Would you copy out the whole listing exactly as given?

Input for this task =
* BEGIN *
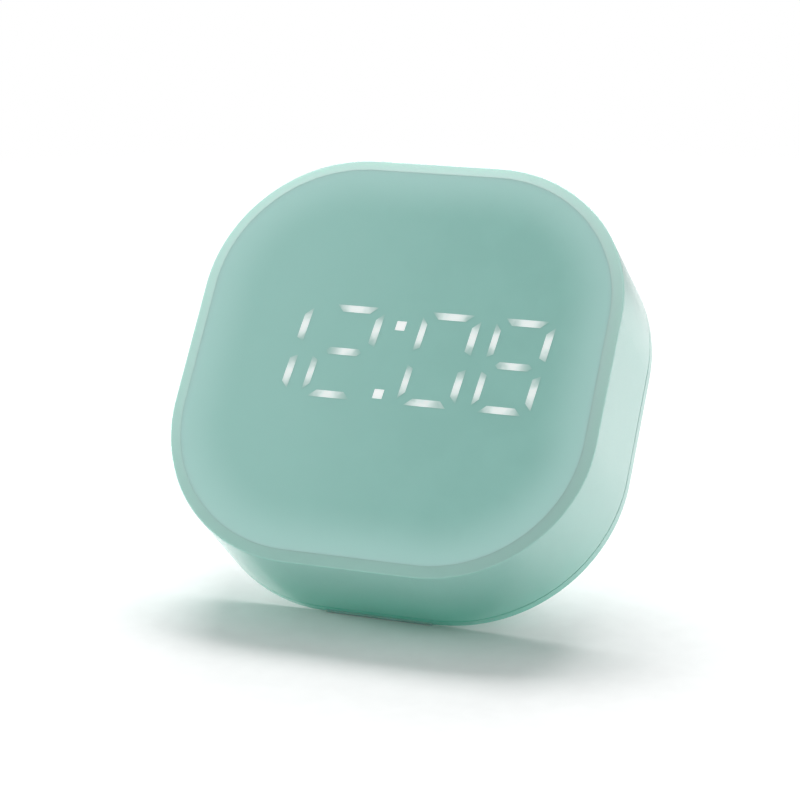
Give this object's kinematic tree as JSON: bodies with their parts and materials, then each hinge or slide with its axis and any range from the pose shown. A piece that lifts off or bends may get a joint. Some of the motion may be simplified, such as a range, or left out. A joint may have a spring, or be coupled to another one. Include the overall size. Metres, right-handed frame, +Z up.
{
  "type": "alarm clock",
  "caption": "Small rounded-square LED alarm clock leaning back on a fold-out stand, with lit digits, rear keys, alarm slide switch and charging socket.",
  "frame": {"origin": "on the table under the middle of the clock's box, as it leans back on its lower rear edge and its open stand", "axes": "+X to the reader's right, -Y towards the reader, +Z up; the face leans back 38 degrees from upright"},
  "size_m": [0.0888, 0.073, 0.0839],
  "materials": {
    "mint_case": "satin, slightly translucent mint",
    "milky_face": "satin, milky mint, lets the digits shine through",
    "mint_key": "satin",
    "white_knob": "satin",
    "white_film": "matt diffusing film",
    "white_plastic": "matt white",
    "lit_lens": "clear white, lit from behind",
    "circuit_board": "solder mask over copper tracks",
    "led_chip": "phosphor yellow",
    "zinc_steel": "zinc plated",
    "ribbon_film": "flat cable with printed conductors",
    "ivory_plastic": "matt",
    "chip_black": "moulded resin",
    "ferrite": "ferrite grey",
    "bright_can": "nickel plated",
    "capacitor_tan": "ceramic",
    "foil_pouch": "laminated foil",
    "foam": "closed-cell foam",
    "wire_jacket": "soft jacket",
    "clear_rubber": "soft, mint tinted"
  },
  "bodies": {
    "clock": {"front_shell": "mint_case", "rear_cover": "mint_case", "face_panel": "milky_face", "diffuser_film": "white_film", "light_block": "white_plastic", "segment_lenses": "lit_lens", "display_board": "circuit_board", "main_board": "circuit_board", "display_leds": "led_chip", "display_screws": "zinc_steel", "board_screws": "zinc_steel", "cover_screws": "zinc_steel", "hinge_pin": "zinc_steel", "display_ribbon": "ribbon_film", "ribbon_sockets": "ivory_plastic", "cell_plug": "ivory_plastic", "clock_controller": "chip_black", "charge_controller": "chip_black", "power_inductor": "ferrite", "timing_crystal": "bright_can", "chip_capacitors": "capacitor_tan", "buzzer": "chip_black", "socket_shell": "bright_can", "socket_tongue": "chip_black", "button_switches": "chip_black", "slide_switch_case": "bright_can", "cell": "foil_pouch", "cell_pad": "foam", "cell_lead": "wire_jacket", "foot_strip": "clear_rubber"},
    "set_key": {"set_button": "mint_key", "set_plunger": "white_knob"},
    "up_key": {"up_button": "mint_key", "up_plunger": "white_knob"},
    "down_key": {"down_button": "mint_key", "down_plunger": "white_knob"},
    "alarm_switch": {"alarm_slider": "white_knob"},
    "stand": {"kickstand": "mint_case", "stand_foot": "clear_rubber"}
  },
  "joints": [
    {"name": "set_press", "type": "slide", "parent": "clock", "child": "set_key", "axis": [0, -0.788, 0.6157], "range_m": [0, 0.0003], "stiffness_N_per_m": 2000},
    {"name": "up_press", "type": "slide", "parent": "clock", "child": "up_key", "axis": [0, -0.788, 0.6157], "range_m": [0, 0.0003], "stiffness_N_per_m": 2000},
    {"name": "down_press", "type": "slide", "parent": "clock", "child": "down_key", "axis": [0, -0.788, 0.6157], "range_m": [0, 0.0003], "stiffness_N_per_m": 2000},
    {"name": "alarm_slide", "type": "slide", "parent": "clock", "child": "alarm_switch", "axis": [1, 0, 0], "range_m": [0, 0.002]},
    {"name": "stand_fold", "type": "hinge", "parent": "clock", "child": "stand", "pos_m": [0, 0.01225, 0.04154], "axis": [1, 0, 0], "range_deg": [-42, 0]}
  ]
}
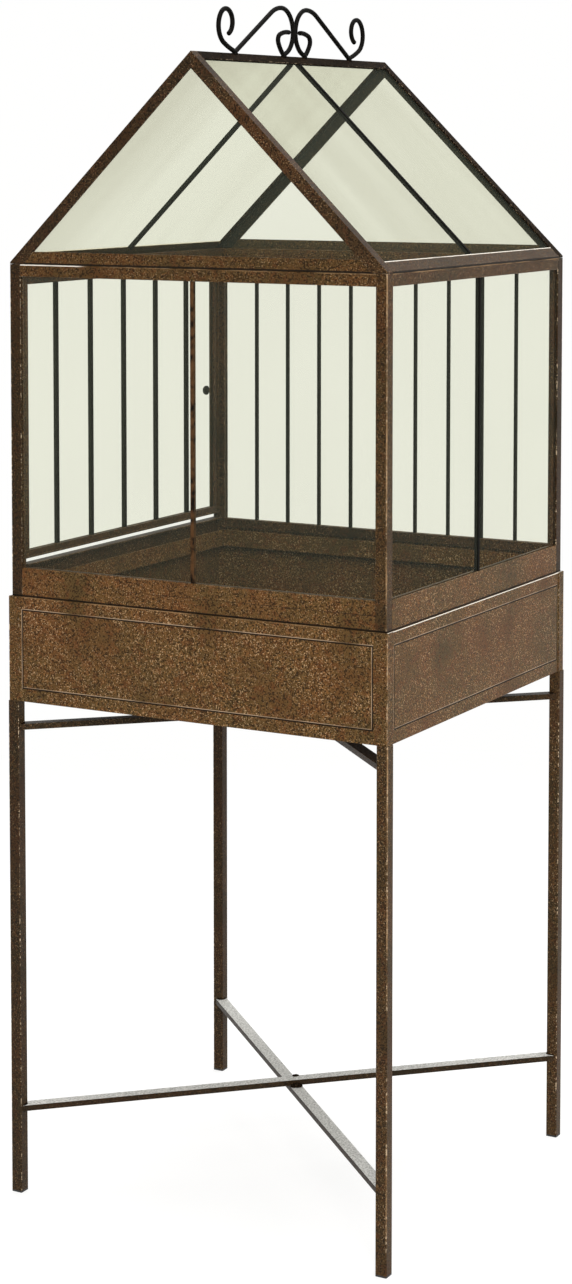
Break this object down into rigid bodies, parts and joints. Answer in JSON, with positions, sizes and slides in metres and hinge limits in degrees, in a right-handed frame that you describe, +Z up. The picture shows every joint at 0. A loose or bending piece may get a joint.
* END *
Exercise solution =
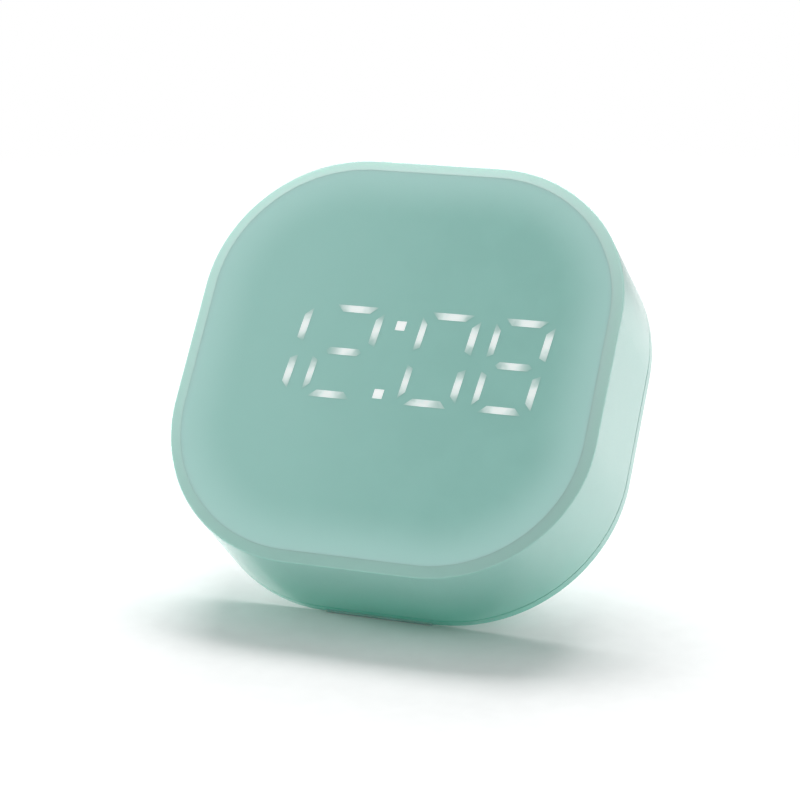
Give this object's kinematic tree as JSON: bodies with their parts and materials, then each hinge or slide with its axis and any range from the pose shown. A piece that lifts off or bends may get a joint. Some of the motion may be simplified, such as a range, or left out. A joint may have a spring, or be coupled to another one. Include the overall size. Metres, right-handed frame, +Z up.
{
  "type": "alarm clock",
  "caption": "Small rounded-square LED alarm clock leaning back on a fold-out stand, with lit digits, rear keys, alarm slide switch and charging socket.",
  "frame": {"origin": "on the table under the middle of the clock's box, as it leans back on its lower rear edge and its open stand", "axes": "+X to the reader's right, -Y towards the reader, +Z up; the face leans back 38 degrees from upright"},
  "size_m": [0.0888, 0.073, 0.0839],
  "materials": {
    "mint_case": "satin, slightly translucent mint",
    "milky_face": "satin, milky mint, lets the digits shine through",
    "mint_key": "satin",
    "white_knob": "satin",
    "white_film": "matt diffusing film",
    "white_plastic": "matt white",
    "lit_lens": "clear white, lit from behind",
    "circuit_board": "solder mask over copper tracks",
    "led_chip": "phosphor yellow",
    "zinc_steel": "zinc plated",
    "ribbon_film": "flat cable with printed conductors",
    "ivory_plastic": "matt",
    "chip_black": "moulded resin",
    "ferrite": "ferrite grey",
    "bright_can": "nickel plated",
    "capacitor_tan": "ceramic",
    "foil_pouch": "laminated foil",
    "foam": "closed-cell foam",
    "wire_jacket": "soft jacket",
    "clear_rubber": "soft, mint tinted"
  },
  "bodies": {
    "clock": {"front_shell": "mint_case", "rear_cover": "mint_case", "face_panel": "milky_face", "diffuser_film": "white_film", "light_block": "white_plastic", "segment_lenses": "lit_lens", "display_board": "circuit_board", "main_board": "circuit_board", "display_leds": "led_chip", "display_screws": "zinc_steel", "board_screws": "zinc_steel", "cover_screws": "zinc_steel", "hinge_pin": "zinc_steel", "display_ribbon": "ribbon_film", "ribbon_sockets": "ivory_plastic", "cell_plug": "ivory_plastic", "clock_controller": "chip_black", "charge_controller": "chip_black", "power_inductor": "ferrite", "timing_crystal": "bright_can", "chip_capacitors": "capacitor_tan", "buzzer": "chip_black", "socket_shell": "bright_can", "socket_tongue": "chip_black", "button_switches": "chip_black", "slide_switch_case": "bright_can", "cell": "foil_pouch", "cell_pad": "foam", "cell_lead": "wire_jacket", "foot_strip": "clear_rubber"},
    "set_key": {"set_button": "mint_key", "set_plunger": "white_knob"},
    "up_key": {"up_button": "mint_key", "up_plunger": "white_knob"},
    "down_key": {"down_button": "mint_key", "down_plunger": "white_knob"},
    "alarm_switch": {"alarm_slider": "white_knob"},
    "stand": {"kickstand": "mint_case", "stand_foot": "clear_rubber"}
  },
  "joints": [
    {"name": "set_press", "type": "slide", "parent": "clock", "child": "set_key", "axis": [0, -0.788, 0.6157], "range_m": [0, 0.0003], "stiffness_N_per_m": 2000},
    {"name": "up_press", "type": "slide", "parent": "clock", "child": "up_key", "axis": [0, -0.788, 0.6157], "range_m": [0, 0.0003], "stiffness_N_per_m": 2000},
    {"name": "down_press", "type": "slide", "parent": "clock", "child": "down_key", "axis": [0, -0.788, 0.6157], "range_m": [0, 0.0003], "stiffness_N_per_m": 2000},
    {"name": "alarm_slide", "type": "slide", "parent": "clock", "child": "alarm_switch", "axis": [1, 0, 0], "range_m": [0, 0.002]},
    {"name": "stand_fold", "type": "hinge", "parent": "clock", "child": "stand", "pos_m": [0, 0.01225, 0.04154], "axis": [1, 0, 0], "range_deg": [-42, 0]}
  ]
}
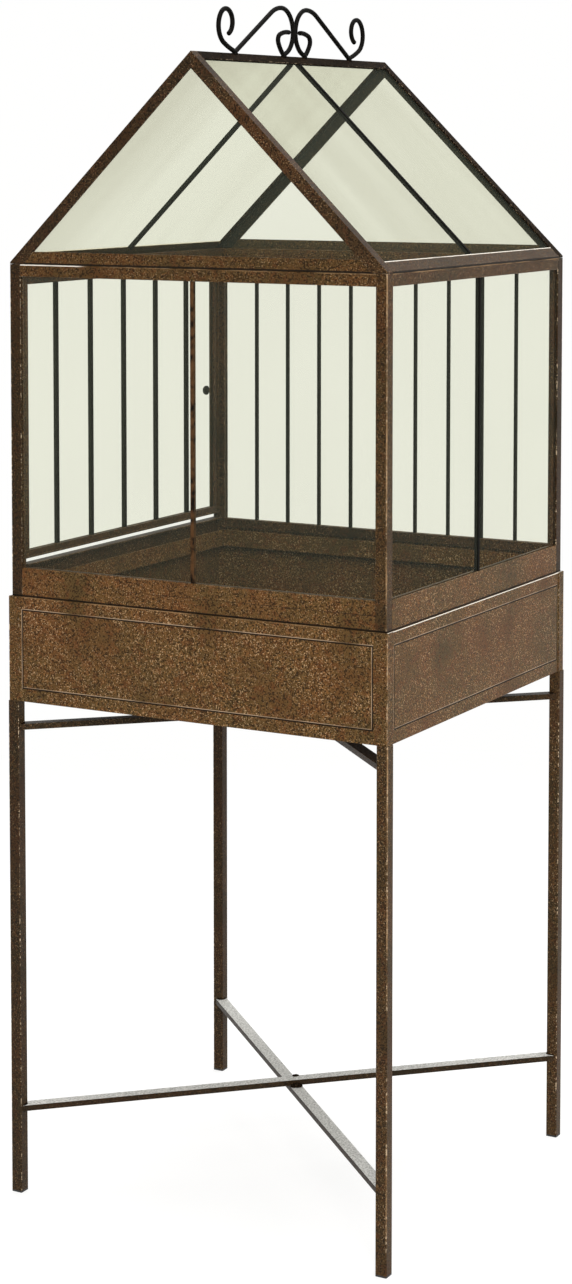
Break this object down into rigid bodies, parts and joints. Answer in JSON, with positions, sizes and slides in metres and hinge limits in degrees, in a right-handed frame that you describe, +Z up. The picture shows every joint at 0. A loose or bending piece may get a joint.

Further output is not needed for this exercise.